Originally posted 9/4/08
The weather in San Francisco has been absolutely stunning for the past couple of weeks. If you don’t live in the city, allow me to explain how incredibly rare this is. Our summers consist of fair mornings that give way to windy and foggy afternoons, usually with an afternoon high in the low-60’s or high-50’s. Ten days in a row of fogless, blue skies makes for amazing, unheard-of San Francisco golf weather.
Provided, of course, that you can actually make time to get out and play some golf. I managed to structure the past week-plus so that I had meetings or commitments every day that left only time to hit the range twice. Both times with my three-year old son, Ryder.
My father-in-law got Ryder a set of clubs for the holidays last year, and ever since I’ve been taking Ryder to the range. Up until recently, I would leave my bag at home and focus solely on having a good time with him. We’d go to the driving cage at the nine-hole in Golden Gate Park, where the astroturf slopes downhill from the tees into a net 50 feet away. I wanted him to have fun, feel successful, and not be intimidated by how far other people can hit the ball.
Just a couple of weeks ago this all changed. I announced that I was heading off to the range to hit some balls, and Ryder dropped what he was doing and came running out of his room exclaiming, “I want to hit balls too, Daddy!” This is the stuff golf dads dream of! I mean, I’m no Earl Woods – I respect the man and what he taught his son – but I do hope that Ryder will want to learn the game and that he and I will have the rest of my lifetime to enjoy rounds of golf together.
I instantly said yes, and we grabbed both of our bags and headed to the Presidio, which was closed (Monday afternoons, FYI), so we wound up at GGP, which he was already familiar with. I told him that since we’d both have our clubs, we’d need to either each pick a stall and hit on our own, or take turns hitting from the same tee in the same stall. He opted to share a stall and take turns.
I hadn’t anticipated how much my expectations would shift as soon as I had my clubs in tow. I kept unconciously shifting from father mode – which is extremely patient, forgiving and understanding of the extreme shifts in focus that come with a pre-schooler – to golf training mode – which is impatient, relentless and lacks compassion. I know, none of that bodes well for my golf game, let alone playing golf with Ryder.
If you have a pre-schooler you know that a child’s level of focus can be amazing and extreme…until their interest wanes. Then it is off to the next thing or things, as the case may be. My son loves to hit balls at the range. He also loves to talk about everything he sees while he’s hitting balls at the range. Which is fine and dandy out at Golden Gate Park, where he’s on par with most of the duffers who are taking up the game, and I feel no pressure about containing his wonderful running monologue.
But a week later, when we were out at Harding Park, another dynamic came into play: caring about what other people around us thought, and worrying about his verbosity angering other players.For whatever reason, at Harding Ryder lost his concentration early. He wanted to play a new game, which involved getting every tee out of my bag and sinking it into the astroturf.

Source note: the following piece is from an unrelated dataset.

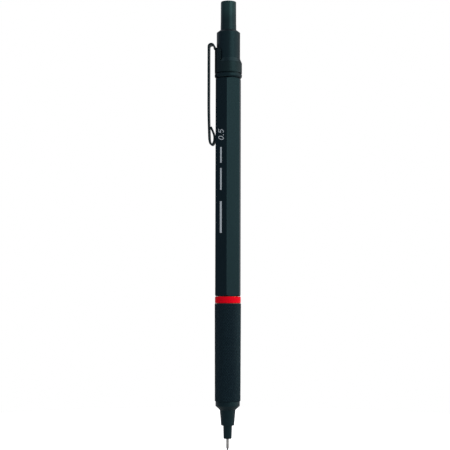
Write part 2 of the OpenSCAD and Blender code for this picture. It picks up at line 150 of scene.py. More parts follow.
def make_object(name, points, faces):
    """A mesh object from points in millimetres, with its faces turned outwards."""
    mesh = bpy.data.meshes.new(name)
    mesh.from_pydata([Vector(p) * MM for p in points], [], faces)
    work = bmesh.new()
    work.from_mesh(mesh)
    bmesh.ops.recalc_face_normals(work, faces=work.faces)
    work.to_mesh(mesh)
    work.free()
    thing = bpy.data.objects.new(name, mesh)
    bpy.context.scene.collection.objects.link(thing)
    return thing


def smooth(thing, angle=SHARP):
    """Smooth shading that keeps the edges sharper than an angle."""
    mesh = thing.data
    mesh.shade_smooth()
    mesh.set_sharp_from_angle(angle=angle)
    weighted = thing.modifiers.new("weighted", "WEIGHTED_NORMAL")
    weighted.keep_sharp = True


def with_modifiers_applied(thing):
    """The object again, with its modifiers turned into mesh."""
    graph = bpy.context.evaluated_depsgraph_get()
    mesh = bpy.data.meshes.new_from_object(thing.evaluated_get(graph))
    thing.modifiers.clear()
    thing.data = mesh
    return thing


def turned(name, corners, segments=SEGMENTS):
    """A turned solid from (radius, height, rounding) corners.

    An outline that starts and ends on the axis is closed there, and any other closes on itself.
    """
    outline = corner_curve(corners)
    points, rings = [], []
    for r, z in outline:
        if r == 0:
            rings.append([len(points)] * segments)
            points.append((0, 0, z))
            continue
        rings.append(list(range(len(points), len(points) + segments)))
        for k in range(segments):
            a = math.tau * k / segments
            points.append((r * math.cos(a), r * math.sin(a), z))
    pairs = list(zip(rings, rings[1:]))
    if outline[0][0] > 0:
        pairs.append((rings[-1], rings[0]))
    faces = []
    for lower, upper in pairs:
        for k in range(segments):
            n = (k + 1) % segments
            corner = [lower[k], lower[n], upper[n], upper[k]]
            faces.append(list(dict.fromkeys(corner)))
    thing = make_object(name, points, faces)
    smooth(thing)
    return thing


def loft(name, rings):
    """A closed skin through rings of points, and from the last ring back to the first."""
    count = len(rings[0])
    points = [p for ring in rings for p in ring]
    faces = []
    for i in range(len(rings)):
        j = (i + 1) % len(rings)
        for k in range(count):
            n = (k + 1) % count
            faces.append((i * count + k, i * count + n, j * count + n, j * count + k))
    return make_object(name, points, faces)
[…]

He was happy to run around, “matching” up our clubs, so our drivers could meet, lining all of the tees up in little rows, and when it was his turn to hit, he’d just as soon talk about the ball collector as swing his club. In a sport focused so singularly on results, it is tough to disengage and simply have fun. But it is extremely educational.

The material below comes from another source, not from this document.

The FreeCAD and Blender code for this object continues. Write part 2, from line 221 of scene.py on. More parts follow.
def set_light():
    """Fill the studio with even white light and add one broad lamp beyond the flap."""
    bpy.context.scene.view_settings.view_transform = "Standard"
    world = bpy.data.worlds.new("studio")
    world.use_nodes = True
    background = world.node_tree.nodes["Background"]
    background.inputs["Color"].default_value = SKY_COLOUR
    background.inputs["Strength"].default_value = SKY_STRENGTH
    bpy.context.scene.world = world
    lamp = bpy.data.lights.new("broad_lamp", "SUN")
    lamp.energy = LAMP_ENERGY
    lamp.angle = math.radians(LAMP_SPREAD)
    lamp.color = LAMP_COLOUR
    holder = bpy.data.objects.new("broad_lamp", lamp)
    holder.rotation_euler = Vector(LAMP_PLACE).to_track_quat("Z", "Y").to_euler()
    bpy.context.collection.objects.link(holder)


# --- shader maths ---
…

At first, when it was my turn to swing and Ryder was talking through my entire swing, I’d tighten up and slice to holy hell. I imagined the guys on either side of me getting fed up with having to listen to this youngster blabber on, and slice even more viciously. I took a step back and realized that this if this was how I was going to approach it, this wasn’t going to work out: I’d be forever frustrated, and Ryder would have no fun.
So I encouraged him to keep playing whatever games he enjoyed, even showing him a secret stash of tees in another pocket in my bag. Then I chose to find a new level of concentration that would allow me to focus and enter into golf traning mode long enough to make a good swing, before returning to father mode. Instead of worrying about the guys around me, I chose to see it as an opportunity for them to learn to swing with a whole new level of distraction. Truth is, most of them got a kick out of seeing Ryder swing his little clubs, and probably couldn’t care less.

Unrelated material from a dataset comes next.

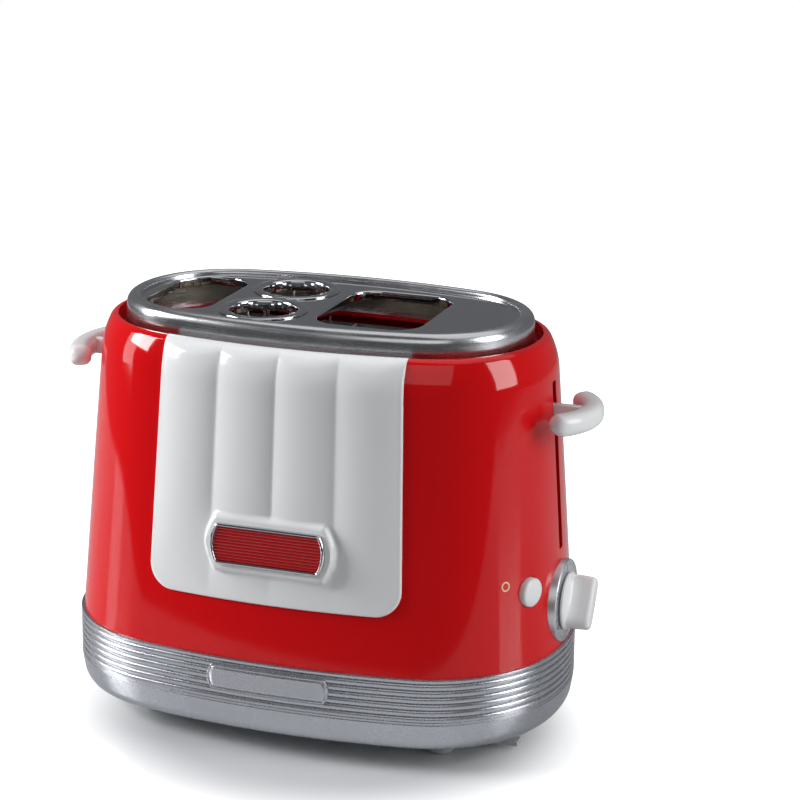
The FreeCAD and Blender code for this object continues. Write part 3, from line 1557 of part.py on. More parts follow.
heat_shield("back_heat_shield", 1)
heater_board("left_outer_board", True, 1)
heater_board("left_inner_board", True, -1)
heater_board("right_inner_board", False, 1)
heater_board("right_outer_board", True, -1)
circuit_board()

doc.recompute()
faults = []
for item in doc.Objects:
    if "Invalid" in item.State or "Error" in item.State:
        faults.append(f"{item.Name} is {item.State}")
for item in NODES:
    if item.Shape.isNull() or not item.Shape.isValid():
        faults.append(f"{item.Label} has no valid shape")
    elif not item.Shape.Solids:
        faults.append(f"{item.Label} has no solid")
if faults:
    raise RuntimeError("; ".join(faults))

os.makedirs("parts", exist_ok=True)
for item in NODES:
    item.Shape.exportStep(f"parts/{item.Label}.step")
print(len(NODES), "parts written")
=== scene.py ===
import logging
import math
from dataclasses import dataclass
from enum import Enum
from typing import Callable, Sequence

import bmesh
import bpy
import numpy as np
from mathutils import Matrix, Vector


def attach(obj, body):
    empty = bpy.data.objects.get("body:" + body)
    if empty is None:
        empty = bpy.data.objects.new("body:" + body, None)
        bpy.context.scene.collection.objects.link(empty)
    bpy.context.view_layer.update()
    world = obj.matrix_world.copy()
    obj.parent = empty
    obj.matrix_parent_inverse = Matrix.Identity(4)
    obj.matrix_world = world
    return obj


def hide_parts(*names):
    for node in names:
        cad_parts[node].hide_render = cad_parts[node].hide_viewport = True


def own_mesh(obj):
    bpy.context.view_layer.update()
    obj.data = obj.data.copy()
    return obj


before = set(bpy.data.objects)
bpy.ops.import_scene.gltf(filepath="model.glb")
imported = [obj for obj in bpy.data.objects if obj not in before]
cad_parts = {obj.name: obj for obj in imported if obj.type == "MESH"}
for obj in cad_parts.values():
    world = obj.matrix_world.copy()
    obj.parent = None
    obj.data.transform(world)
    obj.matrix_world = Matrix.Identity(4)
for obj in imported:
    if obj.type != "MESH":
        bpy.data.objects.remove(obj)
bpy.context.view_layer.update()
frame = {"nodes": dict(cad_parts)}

MM = 0.001
LOG = logging.getLogger("toaster")
Point = tuple[float, float, float]
# Nearly all of a noise texture's values lie between these two.
NOISE_LOW = 0.3
NOISE_HIGH = 0.7
# The angle in degrees above which an edge stays crisp.
CRISP = 38.0


# Materials


def linear(shade: str) -> tuple[float, float, float, float]:
    """Turns an sRGB hex value into linear colour.

    Args:
        shade: The colour, such as "#C90F17".

    Returns:
        Red, green, blue and an alpha of one.
    """
    parts = [int(shade[place : place + 2], 16) / 255 for place in (1, 3, 5)]
    bent = [part / 12.92 if part <= 0.04045 else ((part + 0.055) / 1.055) ** 2.4 for part in parts]
    return bent[0], bent[1], bent[2], 1.0


def add_node(tree: bpy.types.NodeTree, kind: str, settings: dict, inputs: dict) -> bpy.types.Node:
    """Adds a node with its settings and what goes into it.

    Args:
        tree: The node tree.
        kind: The node's type name.
        settings: Attributes of the node and their values.
        inputs: Sockets by name or place, each with a value or another node's output.

    Returns:
        The new node.
    """
    made = tree.nodes.new(kind)
    for name, value in settings.items():
        setattr(made, name, value)
    for name, value in inputs.items():
        if isinstance(value, bpy.types.NodeSocket):
            tree.links.new(value, made.inputs[name])
        else:
            made.inputs[name].default_value = value
    return made


class Grain(Enum):
    """How a surface's fine relief runs."""

    PEBBLED = (1.0, 1.0, 1.0)
    BRUSHED_ALONG = (0.02, 0.02, 1.0)
    DRAWN = (1.0, 1.0, 0.2)


@dataclass(frozen=True)
class Finish:
    """One real surface: its colour, its gloss and the relief that its making leaves.

    Pitch and depth are that relief's spacing and height in millimetres. A relief too fine to
    show is drawn coarser, and the finish's comment says so. Wander is how far the colour and
    stir is how far the roughness strays from its middle value, and patch is the spacing in
    millimetres of the broad unevenness.
    """

    name: str
    shade: str
    roughness: float
    metallic: float = 0.0
    ior: float = 1.5
    grain: Grain = Grain.PEBBLED
    pitch: float = 0.8
    depth: float = 0.002
    wander: float = 0.03
    stir: float = 0.15
    coat: float = 0.0
    coat_roughness: float = 0.03
    patch: float = 25.0

    def material(self) -> bpy.types.Material:
        """Builds the material once and gives it out after that.

        Returns:
            The material, made from nodes alone.
        """
        if self.name in bpy.data.materials:
            return bpy.data.materials[self.name]
        made = bpy.data.materials.new(self.name)
        made.use_nodes = True
        tree = made.node_tree
        tree.nodes.clear()
        colour = linear(self.shade)
        dark = tuple(part * (1 - self.wander) for part in colour[:3]) + (1.0,)
        light = tuple(min(1.0, part * (1 + self.wander)) for part in colour[:3]) + (1.0,)
        place = add_node(tree, "ShaderNodeTexCoord", {}, {})
        run = add_node(
            tree, "ShaderNodeMapping", {}, {"Vector": place.outputs["Object"], "Scale": self.grain.value}
        )
        fine = add_node(
            tree,
            "ShaderNodeTexNoise",
            {},
            {"Vector": run.outputs["Vector"], "Scale": 1 / (self.pitch * MM), "Detail": 3.0},
        )
        broad = add_node(
            tree,
            "ShaderNodeTexNoise",
            {},
            {"Vector": place.outputs["Object"], "Scale": 1 / (self.patch * MM), "Detail": 2.0},
        )
        both = add_node(
            tree,
            "ShaderNodeMix",
            {"data_type": "FLOAT"},
            {0: 0.5, 2: fine.outputs["Fac"], 3: broad.outputs["Fac"]},
        )
        tint = add_node(
            tree, "ShaderNodeMix", {"data_type": "RGBA"}, {0: both.outputs[0], 6: dark, 7: light}
        )
        rough = add_node(
            tree,
            "ShaderNodeMapRange",
            {},
            {
                "Value": both.outputs[0],
                "From Min": NOISE_LOW,
                "From Max": NOISE_HIGH,
                "To Min": self.roughness * (1 - self.stir),
                "To Max": self.roughness * (1 + self.stir),
            },
        )
        relief = add_node(
            tree,
            "ShaderNodeBump",
            {},
            {"Height": fine.outputs["Fac"], "Strength": 1.0, "Distance": self.depth * MM},
        )
        inputs = {
            "Base Color": tint.outputs[2],
            "Roughness": rough.outputs["Result"],
            "Normal": relief.outputs["Normal"],
            "Metallic": self.metallic,
        }
        if self.metallic < 1:
            inputs["IOR"] = self.ior
        if self.coat:
            inputs["Coat Weight"] = self.coat
            inputs["Coat Roughness"] = self.coat_roughness
        shader = add_node(tree, "ShaderNodeBsdfPrincipled", {}, inputs)
        add_node(tree, "ShaderNodeOutputMaterial", {}, {"Surface": shader.outputs["BSDF"]})
        return made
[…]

After the bucket of balls, we went over to the chipping area, and this is where I discovered that the key to enjoyment is to find a game both of us can play. Ryder loves chipping, and we had a little two-ball chipping game for another 15 minutes before he completely burned out. At which point, I made the best discovery of all: he loves raking sand traps as much as I love hitting out of ’em. I almost felt guilty, hitting two shots at a time out of the trap and then handing him the rake to hit, but he completely loved it.
The best part is that the next time I went out to actually play, I was able to achieve an incredible new level of focus and concentration. Members of my group talking during my setup or even in my backswing? People on the clubhouse patio murmering while on the first tee? Ha! That’s nothing compared to what my son can do (I look forward to saying that about his golf game someday, too). If you want to work on your game, we’re available for training sessions for a nominal fee: Ryder likes 2.5″ tees.